▶ _Task instructions_: Reproduce exactly the lines from the line with "labels = [o.Label for o in NODES]" through the line with "before = set(bpy.data.objects)", both included, and no other lines.

▶ _Data rows_:
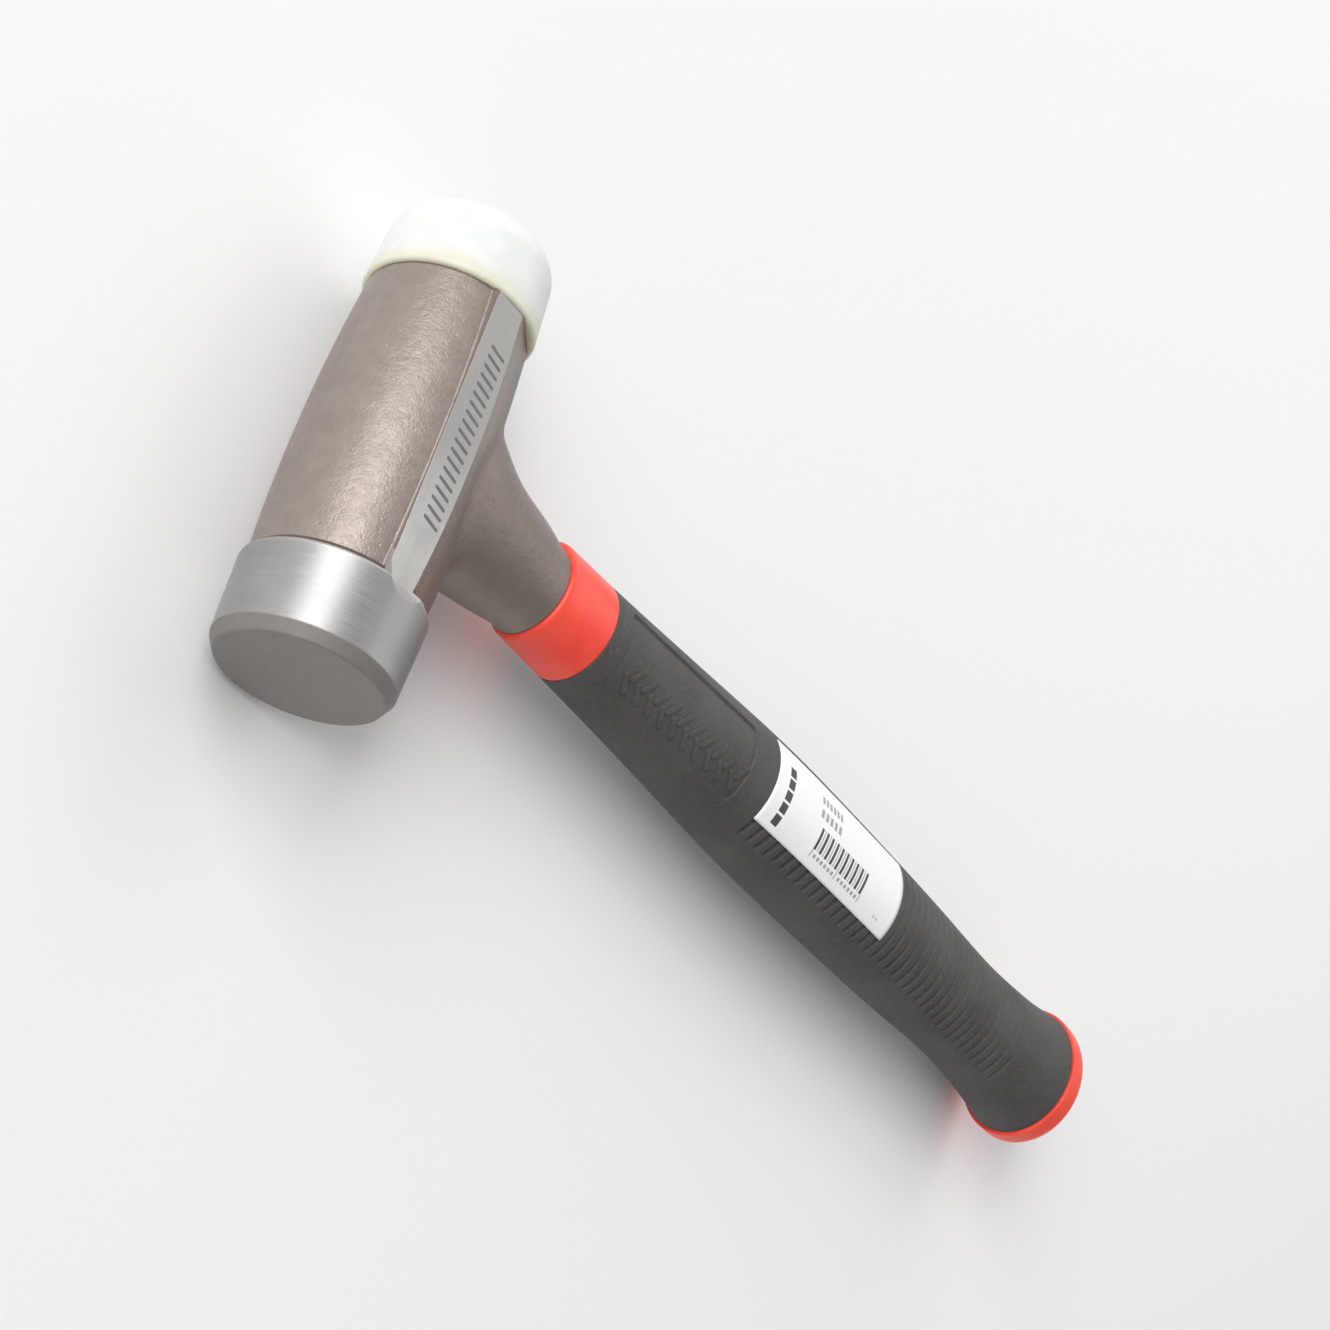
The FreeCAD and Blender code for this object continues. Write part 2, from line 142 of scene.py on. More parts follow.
# Label, with the material slots of its paper and inks
PAPER, DARK, GREY, PALE = range(4)
LABEL_LEFT = -10.0
LABEL_RIGHT = 11.3
LABEL_TOP = 133.0
LABEL_BOTTOM = 194.7
LABEL_THICKNESS = 0.15
LABEL_GAP = 0.01
BLOCK_COUNT = 5
BLOCK_LEFT = -8.4
BLOCK_TOP = 137.6
BLOCK_PITCH = 3.1
BLOCK_SIZE = 2.5
# Rows of equal bars down the label: count, pitch, top of the first, left, right, height, slot
BAR_ROWS = [
    (6, 1.75, 152.7, 5.2, 7.1, 1.1, GREY),
    (5, 2.1, 152.7, 1.5, 3.6, 1.3, GREY),
    (10, 2.5, 154.6, -6.0, -0.5, 0.95, DARK),
    (9, 2.5, 156.15, -6.0, -0.5, 0.4, GREY),
    (3, 11.725, 154.6, -7.9, -6.0, 0.4, GREY),
    (6, 1.7, 156.0, -7.6, -6.7, 1.0, GREY),
    (6, 1.7, 167.8, -7.6, -6.7, 1.0, GREY),
    (2, 1.4, 186.5, -7.7, -7.0, 0.9, PALE),
]

# The row frame's origin is the middle of the base of the whole hammer's box.
WORK_ORIGIN = (-NYLON_END / 2, (CAP_END - BAND_RADIUS) / 2, BAND_RADIUS)

# Stage, in metres, watts and degrees in the row frame; the camera's target is in millimetres
FLOOR_HALF = 4.0
WORLD_STRENGTH = 0.42
# Lights: name, place, aim, size, power
LIGHTS = [
    ("key", (0.26, 1.76, 1.28), (0.0, 0.06, 0.02), (2.2, 1.3), 42.0),
    ("fill", (0.42, -0.50, 0.72), (0.0, 0.06, 0.02), (0.7, 0.7), 1.5),
    ("side", (1.50, -0.30, 0.75), (0.0, 0.0, 0.02), (1.2, 1.2), 6.0),
]
CAMERA_TARGET = (65.63, -98.89, 0.0)
CAMERA_DISTANCE = 0.57455
CAMERA_AZIMUTH = 214.33
CAMERA_ELEVATION = 36.347
CAMERA_ROLL = 86.54
CAMERA_LENS = 67.669
CAMERA_SENSOR = 36.0


# ---------------------------------------------------------------- mesh helpers

def to_row(points):
    """Working-frame millimetres to row-frame metres."""
    return (np.asarray(points, float) + np.array(WORK_ORIGIN)) * MM


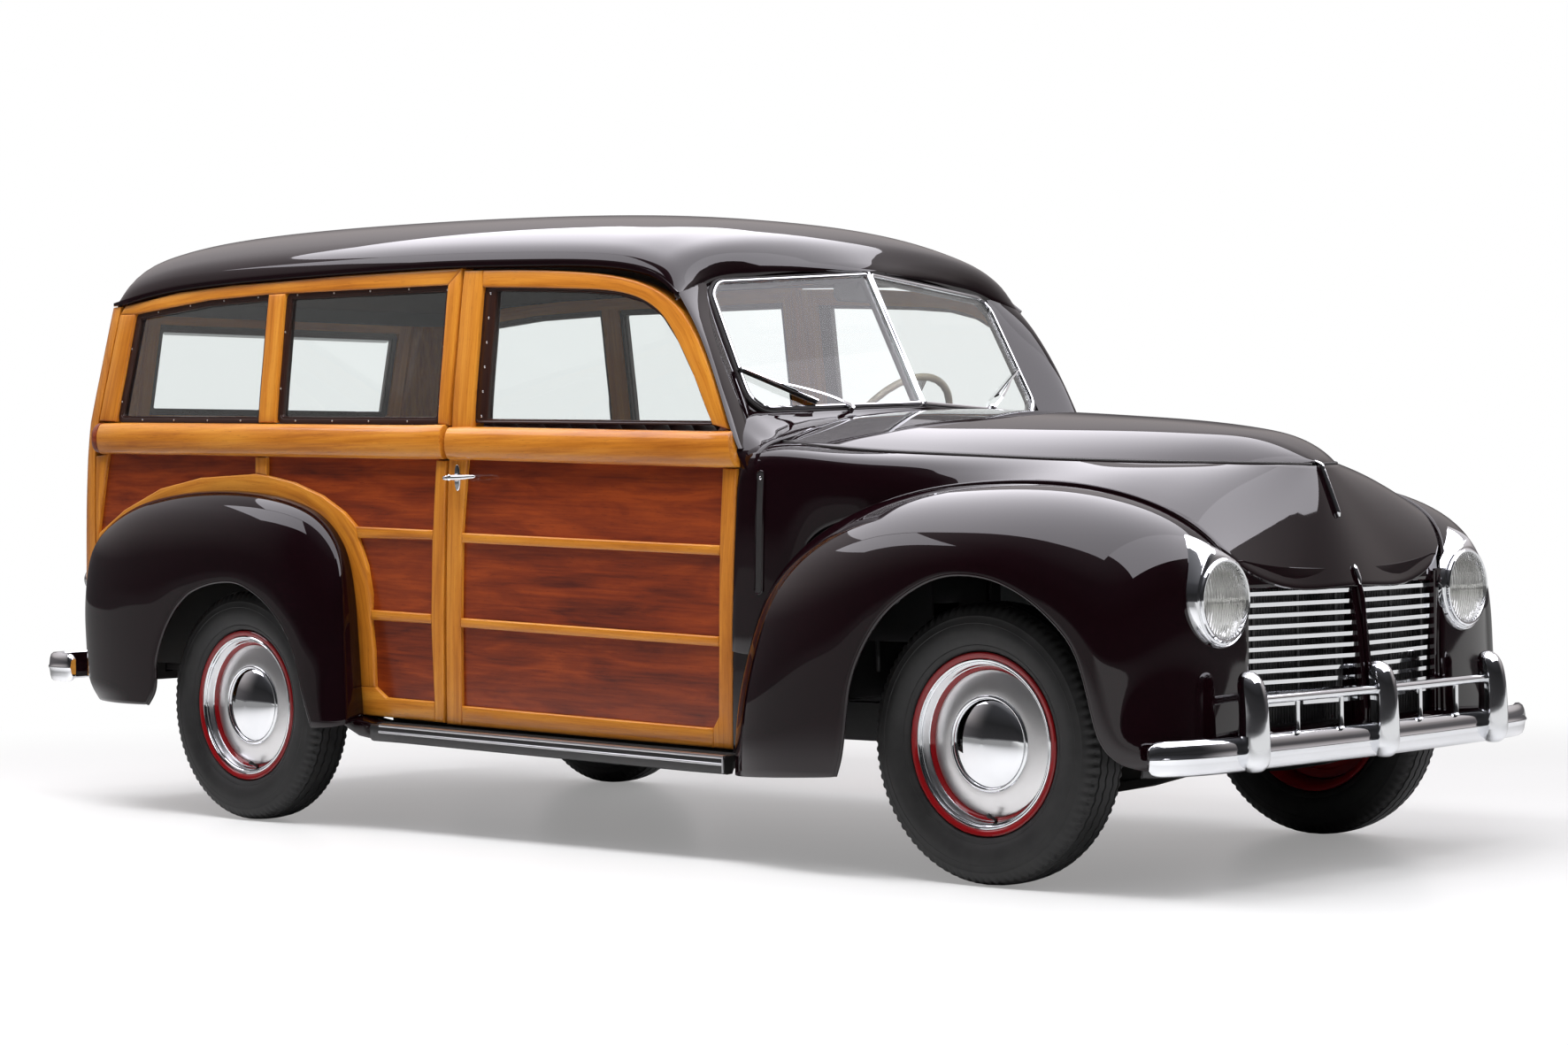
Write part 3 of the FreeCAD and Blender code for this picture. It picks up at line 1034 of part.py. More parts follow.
# --------------------------------------------------------------- steering
SC = Vector(-1222.0, 360.0, 1100.0)
tilt = math.radians(35.0)
axis = Vector(-math.cos(tilt), 0, math.sin(tilt))
rim = Part.makeTorus(dim("steer_rim_radius"), dim("steer_rim_section"), SC, axis)
hub = Part.makeCylinder(34.0, 40.0, SC - axis * 30.0, axis)
parts = [rim, hub]
up = Vector(math.sin(tilt), 0, math.cos(tilt))
left = Vector(0, 1, 0)
for ang in (0.0, 120.0, 240.0):
    d = left * math.cos(math.radians(ang + 90)) + up * math.sin(math.radians(ang + 90))
    q = SC + d * dim("steer_rim_radius")
    parts.append(rod((SC.x, SC.y, SC.z), (q.x, q.y, q.z), 7.0))
feature("steering_wheel", fuse(parts))
a = SC - axis * 36.0
b = SC - axis * 560.0
feature("steering_column", rod((a.x, a.y, a.z), (b.x, b.y, b.z), dim("column_radius")))

# ---------------------------------------------------------------- checks
doc.recompute()
bad = []
for obj in doc.Objects:
    if "Invalid" in obj.State or "Error" in obj.State:
        bad.append("%s: %s" % (obj.Name, obj.State))
for obj in NODES:
    s = obj.Shape
    if s.isNull() or not s.isValid() or not s.Solids or s.Volume <= 0:
        bad.append("%s: shape null or not valid, solids %d volume %g" % (obj.Label, len(s.Solids), s.Volume))
if bad:
    print("\n".join(bad))
    raise SystemExit("part.py: %d objects failed" % len(bad))
labels = [o.Label for o in NODES]
assert len(set(labels)) == len(labels)
os.makedirs("parts", exist_ok=True)
lo = [1e9] * 3
hi = [-1e9] * 3
for obj in NODES:
    obj.Shape.exportStep("parts/%s.step" % obj.Label)
    bb = obj.Shape.BoundBox
    for k, (p, q) in enumerate(((bb.XMin, bb.XMax), (bb.YMin, bb.YMax), (bb.ZMin, bb.ZMax))):
        lo[k] = min(lo[k], p)
        hi[k] = max(hi[k], q)
print("nodes", len(NODES), "box", [round(v, 1) for v in lo], [round(v, 1) for v in hi])
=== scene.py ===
import math
import random

import bmesh
import bpy
import numpy as np
from mathutils import Matrix, Vector
from mathutils.bvhtree import BVHTree
from mathutils.geometry import delaunay_2d_cdt


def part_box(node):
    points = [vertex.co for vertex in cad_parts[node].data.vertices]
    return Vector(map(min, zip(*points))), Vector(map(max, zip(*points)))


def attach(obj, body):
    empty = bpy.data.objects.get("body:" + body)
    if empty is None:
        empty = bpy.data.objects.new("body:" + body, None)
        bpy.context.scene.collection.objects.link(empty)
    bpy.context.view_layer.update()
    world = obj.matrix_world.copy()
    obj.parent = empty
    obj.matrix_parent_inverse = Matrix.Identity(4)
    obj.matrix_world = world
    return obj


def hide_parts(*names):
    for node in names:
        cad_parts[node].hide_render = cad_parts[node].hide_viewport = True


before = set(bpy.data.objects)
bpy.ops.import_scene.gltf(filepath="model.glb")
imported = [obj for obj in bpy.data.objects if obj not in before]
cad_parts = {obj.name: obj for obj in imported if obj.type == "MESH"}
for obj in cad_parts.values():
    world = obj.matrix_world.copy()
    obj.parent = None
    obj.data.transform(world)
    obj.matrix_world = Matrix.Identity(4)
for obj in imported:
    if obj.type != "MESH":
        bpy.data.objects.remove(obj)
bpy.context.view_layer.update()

# Layout coordinates are millimetres from the point on the ground below the
# front axle: +X to the front, +Y to the car's left, +Z up. A piece is moved
# forward by SHIFT and scaled to metres when its mesh is made.
_lo, _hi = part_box("wheel_front_right")
SHIFT = (_lo[0] + _hi[0]) / 2 * 1000.0
WB, AH, FT, RT = 2758.0, 340.0, 712.0, 738.0
rng = random.Random(11)


# ------------------------------------------------------------ mesh building
class Mesh:
    def __init__(self):
        self.v, self.f, self.g, self.m = [], [], [], []

    def add(self, verts, faces, mat=0, grain=None):
        k = len(self.v)
        verts = [tuple(float(c) for c in p) for p in verts]
        self.v += verts
        self.f += [tuple(i + k for i in f) for f in faces]
        self.m += [mat] * len(faces)
        self.g += [tuple(g) for g in grain] if grain is not None else [(p[0] / 1000, p[1] / 1000, p[2] / 1000) for p in verts]
        return self

    def join(self, other, mat=None):
        k = len(self.v)
        self.v += other.v
        self.g += other.g
        self.f += [tuple(i + k for i in f) for f in other.f]
        self.m += other.m if mat is None else [mat] * len(other.m)
        return self

    def mirrored(self, shift=7.3):
        out = Mesh()
        out.v = [(x, -y, z) for x, y, z in self.v]
        out.g = [(a + shift, b, c) for a, b, c in self.g]
        out.f = [tuple(reversed(f)) for f in self.f]
        out.m = list(self.m)
        return out

    def both(self):
        return Mesh().join(self).join(self.mirrored())

    def moved(self, dx=0.0, dy=0.0, dz=0.0):
        out = Mesh()
        out.v = [(x + dx, y + dy, z + dz) for x, y, z in self.v]
        out.g = [(a + dx * 0.0013, b, c) for a, b, c in self.g]
        out.f, out.m = list(self.f), list(self.m)
        return out

    def make(self, name, mats, body, slot=None, sharp=38.0, replaces=(), normals=True):
        me = bpy.data.meshes.new(name)
        me.from_pydata([((x + SHIFT) / 1000, y / 1000, z / 1000) for x, y, z in self.v], [], self.f)
        mats = mats if isinstance(mats, (list, tuple)) else [mats]
        for m in mats:
            me.materials.append(m)
        me.polygons.foreach_set("material_index", self.m)
        att = me.attributes.new("grain", "FLOAT_VECTOR", "POINT")
        att.data.foreach_set("vector", np.array(self.g, dtype=np.float32).ravel())
        if normals:
            bm = bmesh.new()
            bm.from_mesh(me)
            bmesh.ops.recalc_face_normals(bm, faces=bm.faces)
            bm.to_mesh(me)
            bm.free()
        me.validate()
        me.shade_smooth()
        if sharp < 180:
            me.set_sharp_from_angle(angle=math.radians(sharp))
        ob = bpy.data.objects.new(name, me)
        bpy.context.scene.collection.objects.link(ob)
        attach(ob, body)
        if replaces:
            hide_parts(*replaces)
        return ob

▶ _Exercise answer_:
labels = [o.Label for o in NODES]
assert len(set(labels)) == len(labels)
os.makedirs("parts", exist_ok=True)
lo = [1e9] * 3
hi = [-1e9] * 3
for obj in NODES:
    obj.Shape.exportStep("parts/%s.step" % obj.Label)
    bb = obj.Shape.BoundBox
    for k, (p, q) in enumerate(((bb.XMin, bb.XMax), (bb.YMin, bb.YMax), (bb.ZMin, bb.ZMax))):
        lo[k] = min(lo[k], p)
        hi[k] = max(hi[k], q)
print("nodes", len(NODES), "box", [round(v, 1) for v in lo], [round(v, 1) for v in hi])
=== scene.py ===
import math
import random

import bmesh
import bpy
import numpy as np
from mathutils import Matrix, Vector
from mathutils.bvhtree import BVHTree
from mathutils.geometry import delaunay_2d_cdt


def part_box(node):
    points = [vertex.co for vertex in cad_parts[node].data.vertices]
    return Vector(map(min, zip(*points))), Vector(map(max, zip(*points)))


def attach(obj, body):
    empty = bpy.data.objects.get("body:" + body)
    if empty is None:
        empty = bpy.data.objects.new("body:" + body, None)
        bpy.context.scene.collection.objects.link(empty)
    bpy.context.view_layer.update()
    world = obj.matrix_world.copy()
    obj.parent = empty
    obj.matrix_parent_inverse = Matrix.Identity(4)
    obj.matrix_world = world
    return obj


def hide_parts(*names):
    for node in names:
        cad_parts[node].hide_render = cad_parts[node].hide_viewport = True


before = set(bpy.data.objects)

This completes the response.